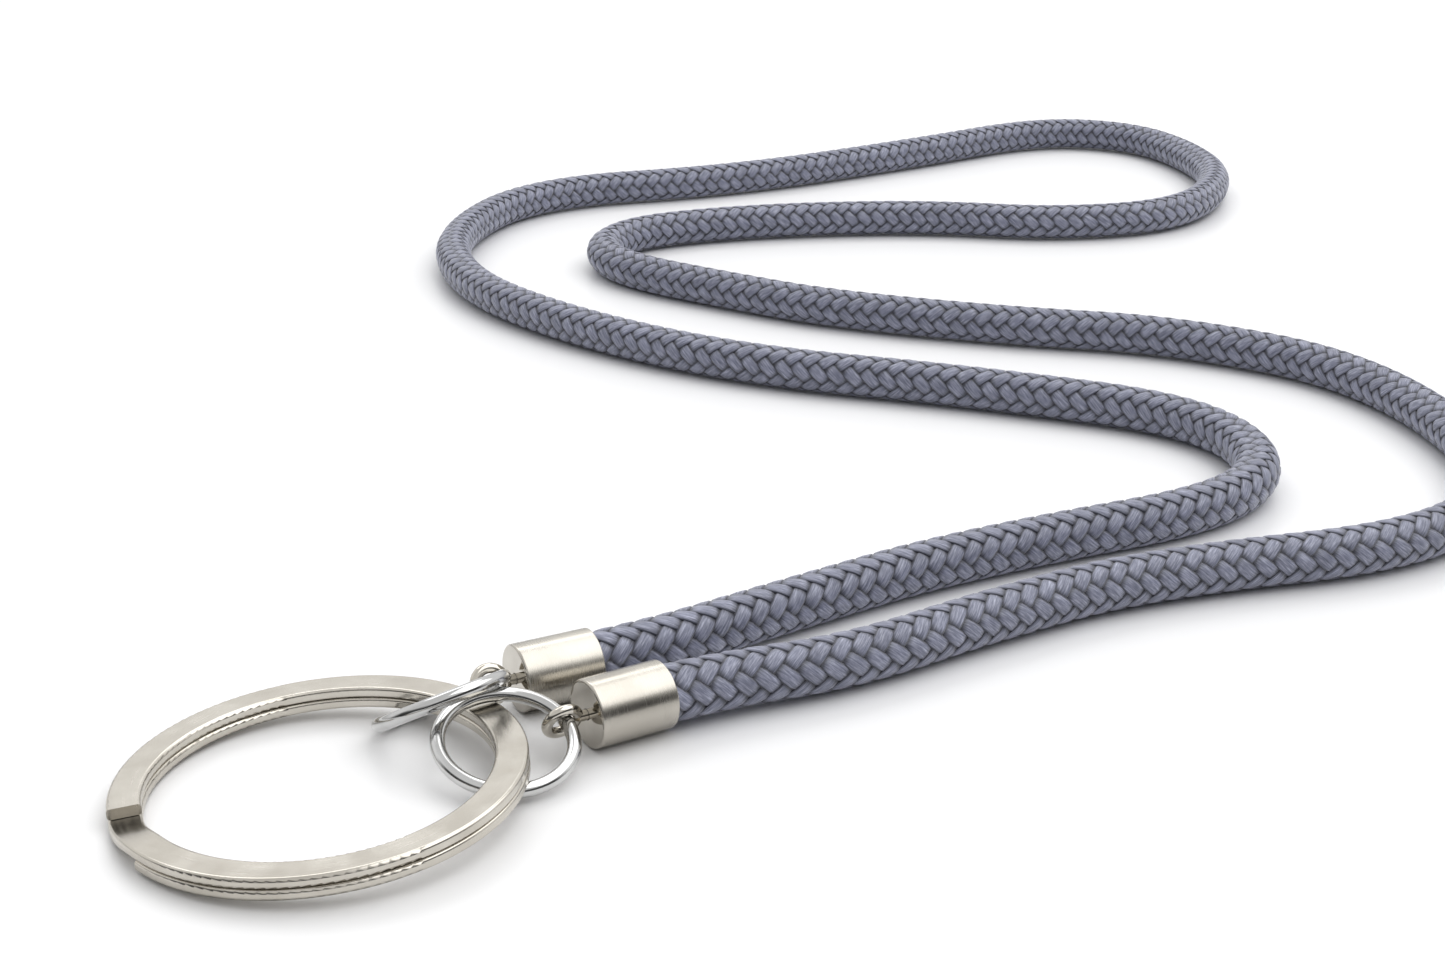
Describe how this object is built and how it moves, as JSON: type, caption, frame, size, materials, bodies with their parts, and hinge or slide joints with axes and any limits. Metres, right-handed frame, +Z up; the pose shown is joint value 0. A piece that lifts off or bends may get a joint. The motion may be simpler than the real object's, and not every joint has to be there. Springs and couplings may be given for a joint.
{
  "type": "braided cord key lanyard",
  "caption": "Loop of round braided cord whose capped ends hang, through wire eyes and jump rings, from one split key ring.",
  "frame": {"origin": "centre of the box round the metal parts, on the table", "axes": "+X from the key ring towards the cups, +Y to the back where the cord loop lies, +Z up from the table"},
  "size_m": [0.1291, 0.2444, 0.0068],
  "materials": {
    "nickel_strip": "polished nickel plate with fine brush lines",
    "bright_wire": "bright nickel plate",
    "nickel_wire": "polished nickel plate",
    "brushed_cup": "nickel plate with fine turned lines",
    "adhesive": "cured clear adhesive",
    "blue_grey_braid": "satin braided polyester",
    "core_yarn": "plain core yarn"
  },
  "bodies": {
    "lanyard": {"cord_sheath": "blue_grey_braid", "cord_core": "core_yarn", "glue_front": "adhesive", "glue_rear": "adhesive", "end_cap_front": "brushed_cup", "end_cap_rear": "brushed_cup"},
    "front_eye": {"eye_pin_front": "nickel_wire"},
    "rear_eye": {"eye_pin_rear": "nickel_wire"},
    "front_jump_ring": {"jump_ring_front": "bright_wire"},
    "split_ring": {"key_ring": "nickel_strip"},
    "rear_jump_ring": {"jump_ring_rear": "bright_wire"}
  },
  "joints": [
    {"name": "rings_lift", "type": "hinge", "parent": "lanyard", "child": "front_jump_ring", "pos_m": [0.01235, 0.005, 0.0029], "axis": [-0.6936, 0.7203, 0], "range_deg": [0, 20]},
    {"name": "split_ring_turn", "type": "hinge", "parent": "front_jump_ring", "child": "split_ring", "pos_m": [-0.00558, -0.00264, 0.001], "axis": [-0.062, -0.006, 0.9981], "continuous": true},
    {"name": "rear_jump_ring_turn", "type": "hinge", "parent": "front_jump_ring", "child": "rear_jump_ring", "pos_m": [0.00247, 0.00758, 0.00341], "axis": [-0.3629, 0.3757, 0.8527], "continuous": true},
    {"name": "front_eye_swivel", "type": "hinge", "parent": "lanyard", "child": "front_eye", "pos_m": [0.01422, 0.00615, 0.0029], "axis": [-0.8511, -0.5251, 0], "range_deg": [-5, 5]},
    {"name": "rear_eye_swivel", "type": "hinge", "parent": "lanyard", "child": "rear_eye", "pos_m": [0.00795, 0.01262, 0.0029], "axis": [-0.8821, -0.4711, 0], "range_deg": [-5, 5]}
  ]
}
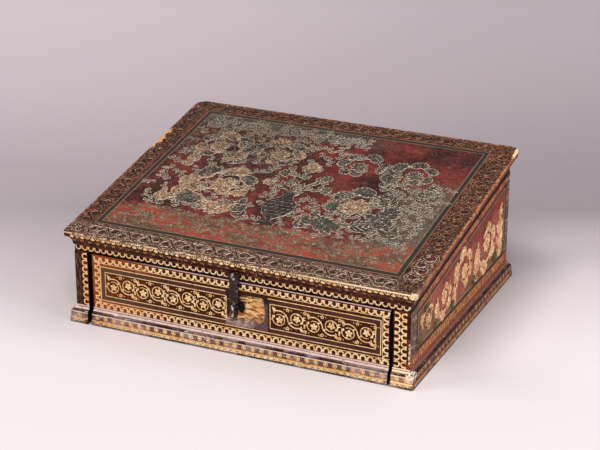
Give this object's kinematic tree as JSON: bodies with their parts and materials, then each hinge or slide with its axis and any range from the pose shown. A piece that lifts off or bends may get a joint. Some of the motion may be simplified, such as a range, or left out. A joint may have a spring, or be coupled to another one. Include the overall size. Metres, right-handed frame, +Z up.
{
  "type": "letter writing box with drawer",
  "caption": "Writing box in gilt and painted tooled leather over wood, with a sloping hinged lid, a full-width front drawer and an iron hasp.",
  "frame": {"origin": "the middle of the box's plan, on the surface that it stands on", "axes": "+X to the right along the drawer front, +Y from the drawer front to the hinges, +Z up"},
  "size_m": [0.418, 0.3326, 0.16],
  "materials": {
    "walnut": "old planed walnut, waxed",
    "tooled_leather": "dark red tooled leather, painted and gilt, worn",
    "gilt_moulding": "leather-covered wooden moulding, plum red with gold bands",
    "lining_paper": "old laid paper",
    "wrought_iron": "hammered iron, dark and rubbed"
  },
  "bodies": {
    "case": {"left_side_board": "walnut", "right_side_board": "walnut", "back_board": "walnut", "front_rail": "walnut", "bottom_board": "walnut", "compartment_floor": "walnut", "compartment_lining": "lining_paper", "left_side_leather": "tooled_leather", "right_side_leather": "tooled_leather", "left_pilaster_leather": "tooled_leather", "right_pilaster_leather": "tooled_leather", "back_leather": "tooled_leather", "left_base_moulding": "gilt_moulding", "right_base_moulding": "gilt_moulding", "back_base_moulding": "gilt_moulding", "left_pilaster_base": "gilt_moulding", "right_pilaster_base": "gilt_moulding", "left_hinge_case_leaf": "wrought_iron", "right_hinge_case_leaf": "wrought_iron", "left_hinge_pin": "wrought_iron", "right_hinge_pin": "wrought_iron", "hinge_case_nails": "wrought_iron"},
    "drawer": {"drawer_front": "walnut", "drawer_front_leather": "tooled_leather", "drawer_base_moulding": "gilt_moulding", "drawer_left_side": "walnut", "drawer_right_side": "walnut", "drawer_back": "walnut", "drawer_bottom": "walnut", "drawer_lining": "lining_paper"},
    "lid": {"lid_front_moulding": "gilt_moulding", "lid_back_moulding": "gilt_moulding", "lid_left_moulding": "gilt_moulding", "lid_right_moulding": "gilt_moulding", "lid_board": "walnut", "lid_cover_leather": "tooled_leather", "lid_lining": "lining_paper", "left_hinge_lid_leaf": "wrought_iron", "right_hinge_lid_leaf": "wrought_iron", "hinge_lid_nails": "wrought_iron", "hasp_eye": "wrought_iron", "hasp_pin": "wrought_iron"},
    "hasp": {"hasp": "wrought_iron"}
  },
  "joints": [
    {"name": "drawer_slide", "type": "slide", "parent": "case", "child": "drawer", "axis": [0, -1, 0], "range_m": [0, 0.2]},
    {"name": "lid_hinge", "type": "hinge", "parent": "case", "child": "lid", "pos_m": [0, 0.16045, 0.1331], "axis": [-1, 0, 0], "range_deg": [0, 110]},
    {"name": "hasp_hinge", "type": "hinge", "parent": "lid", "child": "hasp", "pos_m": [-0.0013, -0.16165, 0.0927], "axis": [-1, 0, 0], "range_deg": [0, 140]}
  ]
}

Exercise instructions:
Repeat the data verbatim.

Reply to the task:
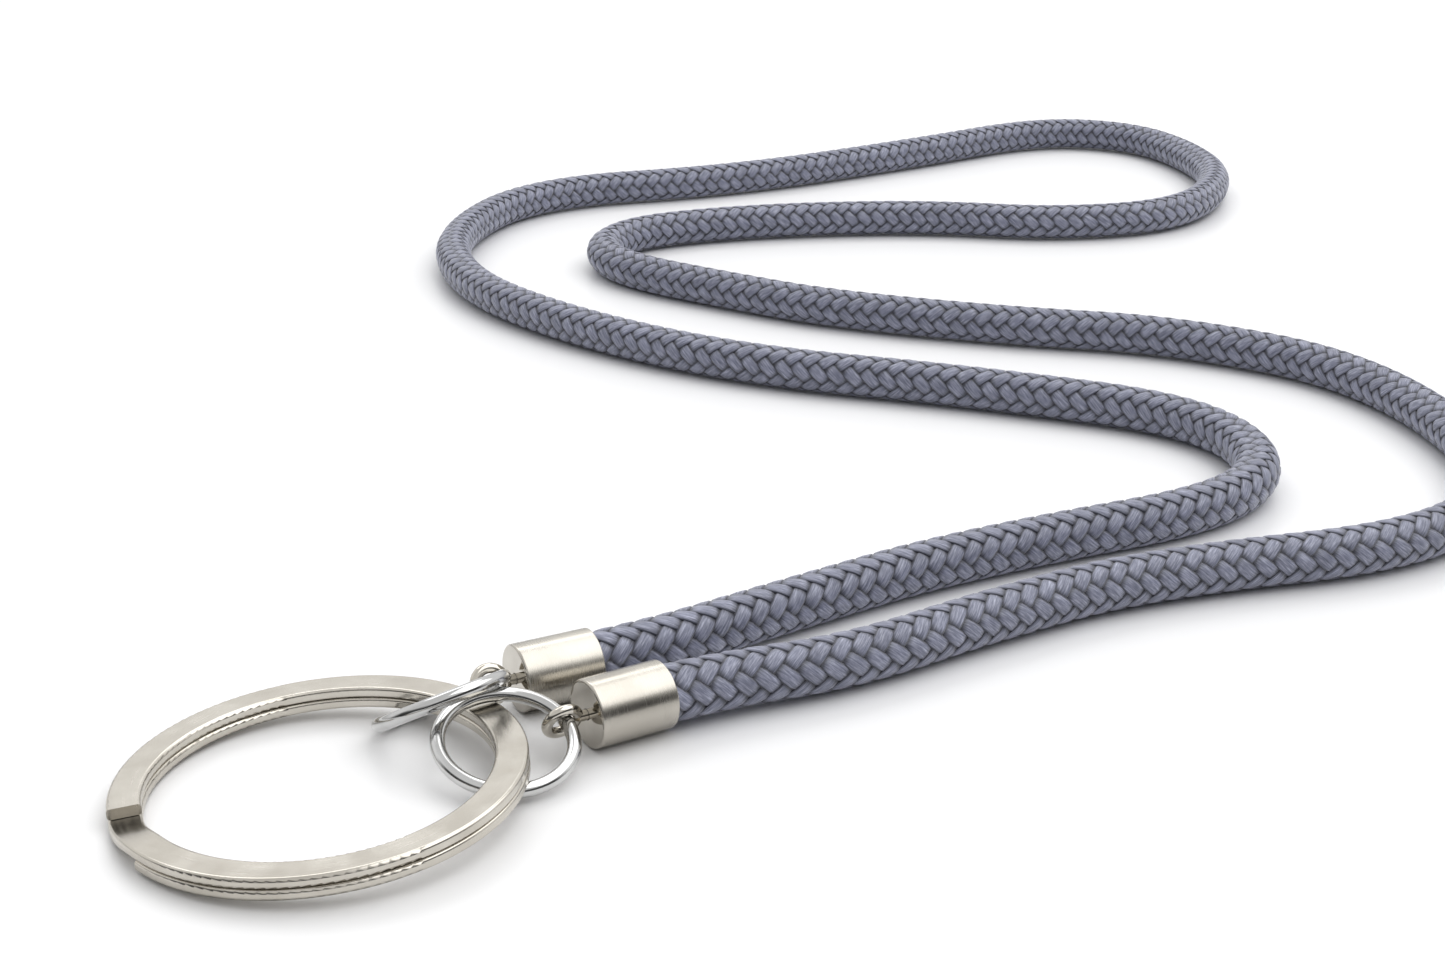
Describe how this object is built and how it moves, as JSON: type, caption, frame, size, materials, bodies with their parts, and hinge or slide joints with axes and any limits. Metres, right-handed frame, +Z up; the pose shown is joint value 0. A piece that lifts off or bends may get a joint. The motion may be simpler than the real object's, and not every joint has to be there. Springs and couplings may be given for a joint.
{
  "type": "braided cord key lanyard",
  "caption": "Loop of round braided cord whose capped ends hang, through wire eyes and jump rings, from one split key ring.",
  "frame": {"origin": "centre of the box round the metal parts, on the table", "axes": "+X from the key ring towards the cups, +Y to the back where the cord loop lies, +Z up from the table"},
  "size_m": [0.1291, 0.2444, 0.0068],
  "materials": {
    "nickel_strip": "polished nickel plate with fine brush lines",
    "bright_wire": "bright nickel plate",
    "nickel_wire": "polished nickel plate",
    "brushed_cup": "nickel plate with fine turned lines",
    "adhesive": "cured clear adhesive",
    "blue_grey_braid": "satin braided polyester",
    "core_yarn": "plain core yarn"
  },
  "bodies": {
    "lanyard": {"cord_sheath": "blue_grey_braid", "cord_core": "core_yarn", "glue_front": "adhesive", "glue_rear": "adhesive", "end_cap_front": "brushed_cup", "end_cap_rear": "brushed_cup"},
    "front_eye": {"eye_pin_front": "nickel_wire"},
    "rear_eye": {"eye_pin_rear": "nickel_wire"},
    "front_jump_ring": {"jump_ring_front": "bright_wire"},
    "split_ring": {"key_ring": "nickel_strip"},
    "rear_jump_ring": {"jump_ring_rear": "bright_wire"}
  },
  "joints": [
    {"name": "rings_lift", "type": "hinge", "parent": "lanyard", "child": "front_jump_ring", "pos_m": [0.01235, 0.005, 0.0029], "axis": [-0.6936, 0.7203, 0], "range_deg": [0, 20]},
    {"name": "split_ring_turn", "type": "hinge", "parent": "front_jump_ring", "child": "split_ring", "pos_m": [-0.00558, -0.00264, 0.001], "axis": [-0.062, -0.006, 0.9981], "continuous": true},
    {"name": "rear_jump_ring_turn", "type": "hinge", "parent": "front_jump_ring", "child": "rear_jump_ring", "pos_m": [0.00247, 0.00758, 0.00341], "axis": [-0.3629, 0.3757, 0.8527], "continuous": true},
    {"name": "front_eye_swivel", "type": "hinge", "parent": "lanyard", "child": "front_eye", "pos_m": [0.01422, 0.00615, 0.0029], "axis": [-0.8511, -0.5251, 0], "range_deg": [-5, 5]},
    {"name": "rear_eye_swivel", "type": "hinge", "parent": "lanyard", "child": "rear_eye", "pos_m": [0.00795, 0.01262, 0.0029], "axis": [-0.8821, -0.4711, 0], "range_deg": [-5, 5]}
  ]
}
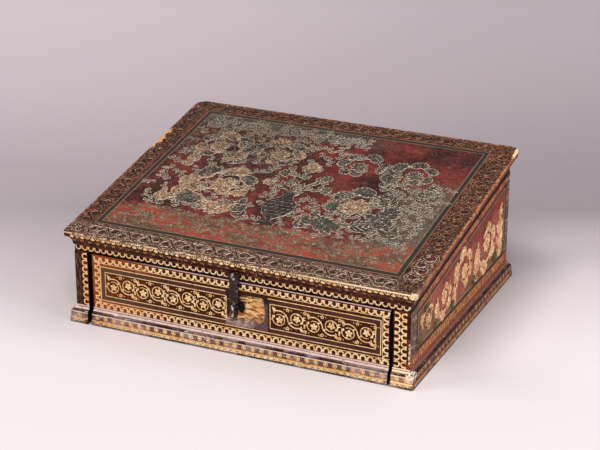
Give this object's kinematic tree as JSON: bodies with their parts and materials, then each hinge or slide with its axis and any range from the pose shown. A piece that lifts off or bends may get a joint. Some of the motion may be simplified, such as a range, or left out. A joint may have a spring, or be coupled to another one. Include the overall size. Metres, right-handed frame, +Z up.
{
  "type": "letter writing box with drawer",
  "caption": "Writing box in gilt and painted tooled leather over wood, with a sloping hinged lid, a full-width front drawer and an iron hasp.",
  "frame": {"origin": "the middle of the box's plan, on the surface that it stands on", "axes": "+X to the right along the drawer front, +Y from the drawer front to the hinges, +Z up"},
  "size_m": [0.418, 0.3326, 0.16],
  "materials": {
    "walnut": "old planed walnut, waxed",
    "tooled_leather": "dark red tooled leather, painted and gilt, worn",
    "gilt_moulding": "leather-covered wooden moulding, plum red with gold bands",
    "lining_paper": "old laid paper",
    "wrought_iron": "hammered iron, dark and rubbed"
  },
  "bodies": {
    "case": {"left_side_board": "walnut", "right_side_board": "walnut", "back_board": "walnut", "front_rail": "walnut", "bottom_board": "walnut", "compartment_floor": "walnut", "compartment_lining": "lining_paper", "left_side_leather": "tooled_leather", "right_side_leather": "tooled_leather", "left_pilaster_leather": "tooled_leather", "right_pilaster_leather": "tooled_leather", "back_leather": "tooled_leather", "left_base_moulding": "gilt_moulding", "right_base_moulding": "gilt_moulding", "back_base_moulding": "gilt_moulding", "left_pilaster_base": "gilt_moulding", "right_pilaster_base": "gilt_moulding", "left_hinge_case_leaf": "wrought_iron", "right_hinge_case_leaf": "wrought_iron", "left_hinge_pin": "wrought_iron", "right_hinge_pin": "wrought_iron", "hinge_case_nails": "wrought_iron"},
    "drawer": {"drawer_front": "walnut", "drawer_front_leather": "tooled_leather", "drawer_base_moulding": "gilt_moulding", "drawer_left_side": "walnut", "drawer_right_side": "walnut", "drawer_back": "walnut", "drawer_bottom": "walnut", "drawer_lining": "lining_paper"},
    "lid": {"lid_front_moulding": "gilt_moulding", "lid_back_moulding": "gilt_moulding", "lid_left_moulding": "gilt_moulding", "lid_right_moulding": "gilt_moulding", "lid_board": "walnut", "lid_cover_leather": "tooled_leather", "lid_lining": "lining_paper", "left_hinge_lid_leaf": "wrought_iron", "right_hinge_lid_leaf": "wrought_iron", "hinge_lid_nails": "wrought_iron", "hasp_eye": "wrought_iron", "hasp_pin": "wrought_iron"},
    "hasp": {"hasp": "wrought_iron"}
  },
  "joints": [
    {"name": "drawer_slide", "type": "slide", "parent": "case", "child": "drawer", "axis": [0, -1, 0], "range_m": [0, 0.2]},
    {"name": "lid_hinge", "type": "hinge", "parent": "case", "child": "lid", "pos_m": [0, 0.16045, 0.1331], "axis": [-1, 0, 0], "range_deg": [0, 110]},
    {"name": "hasp_hinge", "type": "hinge", "parent": "lid", "child": "hasp", "pos_m": [-0.0013, -0.16165, 0.0927], "axis": [-1, 0, 0], "range_deg": [0, 140]}
  ]
}